O segundo problema, de acordo com a filósofa, foi o de ter negligenciado a reforma política como outro pilar importante para sustentar a governabilidade.

¿ Na época eu dizia que o nosso presidencialismo é uma aberração, com partidos fragmentados, sem distribuição clara, sem representatividade, e que nenhum presidente tem maioria no Congresso. Sempre soubemos como se obtém apoio e votos. Então, sem reforma política, a aliança se impôs. O PT não era criticado por ser um partido arcaico, por não fazer alianças? Pois bem, aí está a aliança ¿ ironizou, para enfim fazer a defesa do PT, salientando que seu verdadeiro projeto foi ofuscado por uma oposição equivocada de estratégia governamental.

Antecipando-se a críticas, ela justificou o fato de não ir muito adiante nas análises do quadro atual dizendo que a indignação nem sempre deve levar o intelectual a lançar mão da revolta e sair dizendo a primeira coisa que vem à cabeça.

¿ Muita gente prefere que o intelectual vocifere sua revolta e todos vão para casa tranqüilos. Mais importante que a revolta, entretanto, é a virtude, no sentido de se compreender a adversidade para transformá-la em algo produtivo. Podíamos ficar horas aqui abrindo um leque enorme de motivos de indignação os mais diversos e até opostos, mas o intelectual às vezes tem que preferir o silêncio se o quadro ainda não está suficientemente claro. Sim, estou indignada, mas confesso que ainda não compreendo bem a natureza da minha indignação e os fatos em si. Por isso não tenho escrito sobre o assunto nem dado entrevistas.
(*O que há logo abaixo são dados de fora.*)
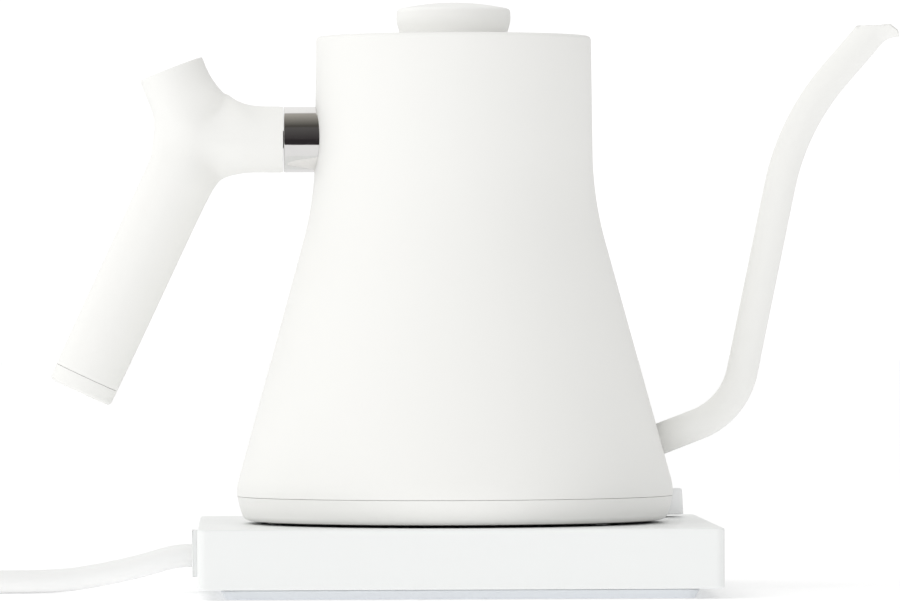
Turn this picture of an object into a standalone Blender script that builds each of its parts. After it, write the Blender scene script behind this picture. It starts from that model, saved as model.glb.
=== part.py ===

Durante o seu discurso Marilena resvalou indiretamente na crise, mas como sintoma de fenômenos que envolvem a política como um todo que não excluiu uma crítica ardorosa às esquerdas contemporâneas:

¿ Pautada pelas teses da pós-modernidade, a sociedade contemporânea transformou a política numa operação de marketing e o político num produto a ser consumido pelo eleitor. No mundo que hoje entendemos como sociedade do conhecimento os intelectuais se transformaram em especialistas com receitas de bem-estar a serviço da lógica das empresas. Nesse sistema, quem detém algum conhecimento comanda os demais, e no Brasil isso é especialmente acentuado porque o nosso intelectual é herdeiro da tradição dos bacharéis, dos poetas de prestígio, uma tradição autoritária. A a esquerda pós-moderna, por outro lado, num mundo em que a democracia só garante as liberdades entre aqueles que compartilham uma mesma identidade nacional, em defensora da lógica de que o inimigo é o diferente, o estrangeiro, que deve ser exterminado, em movimentos que muitas vezes se afinam com as teses Carl Schmidt, o ideólogo nazista.

Quadro de fragmentação envolve todas as esferas

De acordo com a análise de Marilena, esse quadro de fragmentação que envolve todas as esferas, da arte ¿ absorvida pela indústria cultural ¿ à política, passando pela ciência (cujas conquistas associam-se à competição econômica e na qual o conhecimento científico vira segredo empresarial) faz com que cidadão, ao refletir sobre a atualidade política, enxergue o mal no caráter deste ou daquele político, e jamais nas instituições ou em seu funcionamento.

¿ Isso acontece porque, de acordo com a pós-modernidade que hoje se festeja tanto, só o presente, só o imediato, só o impulso, interessam. Esta maneira de enxergar a realidade é contrária à própria noção de cidadania.